J’ai écouté cette chanson en boucle dans l’oreillette droite de mon walkman pendant plusieurs semaines en 2002. Je l’avais trouvée sur une compilation Atticus que j’avais ramenée de San Diego et je l’écoutais alternativement assis par terre dans le hall du lycée, en allant en cours, en faisant la queue au CDI et dans le train pour rentrer chez moi. Depuis, les mecs de Simple Plan ont fait des duos avec Sean Paul à destination de leur public français et ont geint sur à peu près tous les sujets imaginables.
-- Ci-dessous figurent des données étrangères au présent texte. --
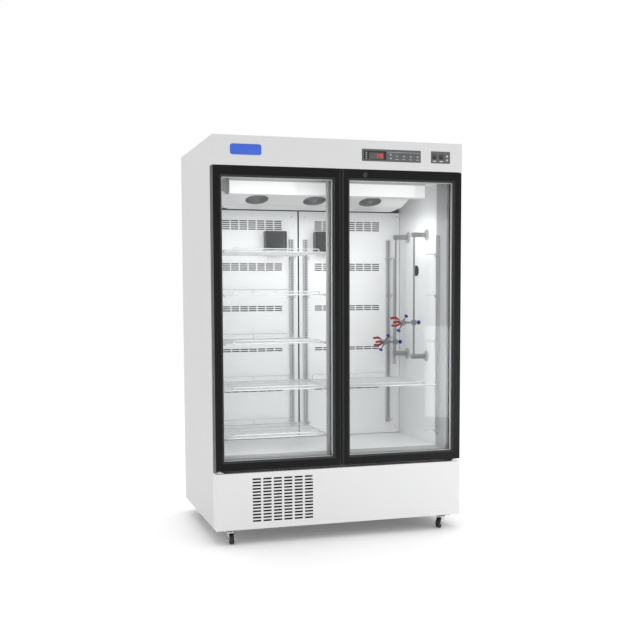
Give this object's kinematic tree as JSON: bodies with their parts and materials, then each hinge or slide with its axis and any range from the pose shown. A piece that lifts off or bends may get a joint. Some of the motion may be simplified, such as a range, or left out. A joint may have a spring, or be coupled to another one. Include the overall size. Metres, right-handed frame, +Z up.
{
  "type": "laboratory incubator",
  "caption": "Upright laboratory incubator on casters with hinged glass doors, wire shelves, a ceiling fan and lamp unit, a clamp lattice and a cable port.",
  "frame": {"origin": "middle of the footprint, on the floor that the casters stand on", "axes": "+X to the right seen from the front, +Y to the rear, +Z up; the doors face -Y"},
  "size_m": [1.26, 0.844, 1.93],
  "materials": {
    "white_steel": "satin powder coat",
    "rear_steel": "satin powder coat",
    "chassis": "matt",
    "foam": "foam",
    "liner": "satin",
    "collar": "satin",
    "panel_grey": "satin",
    "display": "gloss",
    "board": "satin",
    "fan_plastic": "matt",
    "diffuser": "opal",
    "fins": "mill",
    "standard_steel": "satin",
    "outlet": "satin",
    "stainless": "brushed",
    "zinc": "bright zinc",
    "compressor_black": "gloss",
    "condenser_metal": "dusty",
    "copper": "drawn tube",
    "inlet": "satin",
    "door_black": "gloss",
    "door_glass": "clear",
    "gasket": "matt",
    "lock_chrome": "polished",
    "shelf_wire": "electropolished",
    "switch_black": "satin",
    "key_grey": "satin",
    "tyre": "matt",
    "plug_rubber": "matt",
    "clamp_metal": "cast and machined",
    "clamp_red": "vinyl dipped"
  },
  "bodies": {
    "cabinet": {"cabinet_panels": "white_steel", "rear_panel": "rear_steel", "base_frame": "chassis", "foam_walls": "foam", "inner_liner": "liner", "door_collar": "collar", "header_cover": "white_steel", "lower_panel": "white_steel", "control_panel": "panel_grey", "display_window": "display", "control_board": "board", "fan_unit_cover": "liner", "fan_housings": "fan_plastic", "lamp_diffuser": "diffuser", "evaporator": "fins", "duct_panels": "liner", "shelf_standards": "standard_steel", "outlet_boxes": "outlet", "lattice_rods": "stainless", "hinge_brackets": "zinc", "compressor": "compressor_black", "condenser": "condenser_metal", "refrigerant_pipes": "copper", "power_inlet": "inlet"},
    "left_door": {"left_door_frame": "door_black", "left_door_glass": "door_glass", "left_door_gasket": "gasket"},
    "right_door": {"right_door_frame": "door_black", "right_door_glass": "door_glass", "right_door_gasket": "gasket"},
    "door_lock": {"door_lock": "lock_chrome"},
    "shelf_left_1": {"shelf_left_1": "shelf_wire"},
    "shelf_left_2": {"shelf_left_2": "shelf_wire"},
    "shelf_left_3": {"shelf_left_3": "shelf_wire"},
    "shelf_left_4": {"shelf_left_4": "shelf_wire"},
    "shelf_left_5": {"shelf_left_5": "shelf_wire"},
    "shelf_right": {"shelf_right": "shelf_wire"},
    "rocker_power": {"rocker_power": "switch_black"},
    "rocker_light": {"rocker_light": "switch_black"},
    "key_set": {"key_set": "key_grey"},
    "key_down": {"key_down": "key_grey"},
    "key_up": {"key_up": "key_grey"},
    "key_alarm": {"key_alarm": "key_grey"},
    "caster_fork_front_left": {"caster_fork_front_left": "zinc"},
    "caster_fork_front_right": {"caster_fork_front_right": "zinc"},
    "caster_fork_rear_left": {"caster_fork_rear_left": "zinc"},
    "caster_fork_rear_right": {"caster_fork_rear_right": "zinc"},
    "caster_wheel_front_left": {"caster_wheel_front_left": "tyre"},
    "caster_wheel_front_right": {"caster_wheel_front_right": "tyre"},
    "caster_wheel_rear_left": {"caster_wheel_rear_left": "tyre"},
    "caster_wheel_rear_right": {"caster_wheel_rear_right": "tyre"},
    "evaporator_fan_left": {"evaporator_fan_left": "fan_plastic"},
    "evaporator_fan_middle": {"evaporator_fan_middle": "fan_plastic"},
    "evaporator_fan_right": {"evaporator_fan_right": "fan_plastic"},
    "condenser_fan": {"condenser_fan": "fan_plastic"},
    "port_plug": {"port_plug": "plug_rubber"},
    "upper_clamp": {"upper_clamp": "clamp_metal"},
    "upper_clamp_jaw": {"upper_clamp_jaw": "clamp_red"},
    "lower_clamp": {"lower_clamp": "clamp_metal"},
    "lower_clamp_jaw": {"lower_clamp_jaw": "clamp_red"}
  },
  "joints": [
    {"name": "left_door_hinge", "type": "hinge", "parent": "cabinet", "child": "left_door", "pos_m": [-0.606, -0.396, 1.073], "axis": [0, 0, 1], "range_deg": [-115, 0]},
    {"name": "right_door_hinge", "type": "hinge", "parent": "cabinet", "child": "right_door", "pos_m": [0.606, -0.396, 1.073], "axis": [0, 0, 1], "range_deg": [0, 115]},
    {"name": "lock_turn", "type": "hinge", "parent": "right_door", "child": "door_lock", "pos_m": [0.119, -0.4, 1.764], "axis": [0, 1, 0], "range_deg": [0, 90]},
    {"name": "shelf_left_1_lift", "type": "slide", "parent": "cabinet", "child": "shelf_left_1", "axis": [0, 0, 1], "range_m": [0, 0.01]},
    {"name": "shelf_left_2_lift", "type": "slide", "parent": "cabinet", "child": "shelf_left_2", "axis": [0, 0, 1], "range_m": [0, 0.01]},
    {"name": "shelf_left_3_lift", "type": "slide", "parent": "cabinet", "child": "shelf_left_3", "axis": [0, 0, 1], "range_m": [0, 0.01]},
    {"name": "shelf_left_4_lift", "type": "slide", "parent": "cabinet", "child": "shelf_left_4", "axis": [0, 0, 1], "range_m": [0, 0.01]},
    {"name": "shelf_left_5_lift", "type": "slide", "parent": "cabinet", "child": "shelf_left_5", "axis": [0, 0, 1], "range_m": [0, 0.01]},
    {"name": "shelf_right_lift", "type": "slide", "parent": "cabinet", "child": "shelf_right", "axis": [0, 0, 1], "range_m": [0, 0.01]},
    {"name": "power_rocker_tilt", "type": "hinge", "parent": "cabinet", "child": "rocker_power", "pos_m": [0.482, -0.414, 1.862], "axis": [1, 0, 0], "range_deg": [-12, 0]},
    {"name": "light_rocker_tilt", "type": "hinge", "parent": "cabinet", "child": "rocker_light", "pos_m": [0.518, -0.414, 1.862], "axis": [1, 0, 0], "range_deg": [-12, 0]},
    {"name": "key_set_press", "type": "slide", "parent": "cabinet", "child": "key_set", "axis": [0, 1, 0], "range_m": [0, 0.0006], "stiffness_N_per_m": 800},
    {"name": "key_down_press", "type": "slide", "parent": "cabinet", "child": "key_down", "axis": [0, 1, 0], "range_m": [0, 0.0006], "stiffness_N_per_m": 800},
    {"name": "key_up_press", "type": "slide", "parent": "cabinet", "child": "key_up", "axis": [0, 1, 0], "range_m": [0, 0.0006], "stiffness_N_per_m": 800},
    {"name": "key_alarm_press", "type": "slide", "parent": "cabinet", "child": "key_alarm", "axis": [0, 1, 0], "range_m": [0, 0.0006], "stiffness_N_per_m": 800},
    {"name": "swivel_front_left", "type": "hinge", "parent": "cabinet", "child": "caster_fork_front_left", "pos_m": [-0.55, -0.365, 0.06], "axis": [0, 0, 1], "continuous": true},
    {"name": "swivel_front_right", "type": "hinge", "parent": "cabinet", "child": "caster_fork_front_right", "pos_m": [0.55, -0.365, 0.06], "axis": [0, 0, 1], "continuous": true},
    {"name": "swivel_rear_left", "type": "hinge", "parent": "cabinet", "child": "caster_fork_rear_left", "pos_m": [-0.55, 0.362, 0.06], "axis": [0, 0, 1], "continuous": true},
    {"name": "swivel_rear_right", "type": "hinge", "parent": "cabinet", "child": "caster_fork_rear_right", "pos_m": [0.55, 0.362, 0.06], "axis": [0, 0, 1], "continuous": true},
    {"name": "roll_front_left", "type": "hinge", "parent": "caster_fork_front_left", "child": "caster_wheel_front_left", "pos_m": [-0.55, -0.39, 0.025], "axis": [1, 0, 0], "continuous": true},
    {"name": "roll_front_right", "type": "hinge", "parent": "caster_fork_front_right", "child": "caster_wheel_front_right", "pos_m": [0.53232, -0.38268, 0.025], "axis": [0.7071, -0.7071, 0], "continuous": true},
    {"name": "roll_rear_left", "type": "hinge", "parent": "caster_fork_rear_left", "child": "caster_wheel_rear_left", "pos_m": [-0.55, 0.337, 0.025], "axis": [1, 0, 0], "continuous": true},
    {"name": "roll_rear_right", "type": "hinge", "parent": "caster_fork_rear_right", "child": "caster_wheel_rear_right", "pos_m": [0.55, 0.337, 0.025], "axis": [1, 0, 0], "continuous": true},
    {"name": "evaporator_fan_left_spin", "type": "hinge", "parent": "cabinet", "child": "evaporator_fan_left", "pos_m": [-0.325, -0.04182, 1.67009], "axis": [0, 0.309, 0.9511], "continuous": true},
    {"name": "evaporator_fan_middle_spin", "type": "hinge", "parent": "cabinet", "child": "evaporator_fan_middle", "pos_m": [-0.02, -0.04182, 1.67009], "axis": [0, 0.309, 0.9511], "continuous": true},
    {"name": "evaporator_fan_right_spin", "type": "hinge", "parent": "cabinet", "child": "evaporator_fan_right", "pos_m": [0.285, -0.04182, 1.67009], "axis": [0, 0.309, 0.9511], "continuous": true},
    {"name": "condenser_fan_spin", "type": "hinge", "parent": "cabinet", "child": "condenser_fan", "pos_m": [-0.3, -0.304, 0.212], "axis": [0, 1, 0], "continuous": true},
    {"name": "port_plug_pull", "type": "slide", "parent": "cabinet", "child": "port_plug", "axis": [-1, 0, 0], "range_m": [0, 0.06]},
    {"name": "upper_clamp_turn", "type": "hinge", "parent": "cabinet", "child": "upper_clamp", "pos_m": [0.502, -0.118, 1.04], "axis": [0, 0, 1], "range_deg": [-40, 40]},
    {"name": "upper_jaw_open", "type": "hinge", "parent": "upper_clamp", "child": "upper_clamp_jaw", "pos_m": [0.41406, -0.14195, 1.04613], "axis": [-0.1593, 0.7493, 0.6428], "range_deg": [0, 25]},
    {"name": "lower_clamp_turn", "type": "hinge", "parent": "cabinet", "child": "lower_clamp", "pos_m": [0.502, 0.14, 0.926], "axis": [0, 0, 1], "range_deg": [-40, 10]},
    {"name": "lower_jaw_open", "type": "hinge", "parent": "lower_clamp", "child": "lower_clamp_jaw", "pos_m": [0.41406, 0.11605, 0.93213], "axis": [-0.1593, 0.7493, 0.6428], "range_deg": [0, 25]}
  ]
}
Aujourd’hui, ils ressemblent à un groupe qui se serait fondé pendant une année Erasmus à Nice.

NEW FOUND GLORY

Je ne me rappelle pas de grand-chose concernant New Found Glory, si ce n’est la pochette de Sticks and Stones et le peu que je comprenais de leur chanson « My Friends Over You ». Ces deux raisons ont suffi à m’en donner l’image d’un groupe badass et sur lequel on « pouvait compter » dès qu’il s’agissait de distribuer des patates ou de porter un baggy Ecko. En regardant ce clip à nouveau, je dois bien reconnaître que ma mémoire m’a joué des tours puisque ces mecs se sont manifestement encore moins battus que moi. Mais bizarrement, je m’en fous : si à la suite d’un soudain changement de carrière j’atterris un jour dans un skatepark de San Diego, c’est typiquement sur ce genre de personnes que j’espère tomber.

MINIMUM SERIOUS

À mi-chemin entre le côté pet sur un matelas pneumatique de Bowling For Soup et la période cérébrale de Blink-182 post-« Adam’s Song », Minimum Serious est le groupe qui a le plus assumé ses influences californiennes. Un investissement qui a payé puisque le groupe, originaire des environs de Grenoble, a fait passer ses casquettes No Fear à la douane avant de s’envoler aux États-Unis pour enregistrer deux albums dont Goodbye California, qui sonne aujourd’hui comme l’aveu de leur impuissance. Malgré tous leurs efforts et la présence de Mr. Barbecue à la batterie, Minimum Serious a splitté en 2008. Je les aime toujours de tout mon cœur.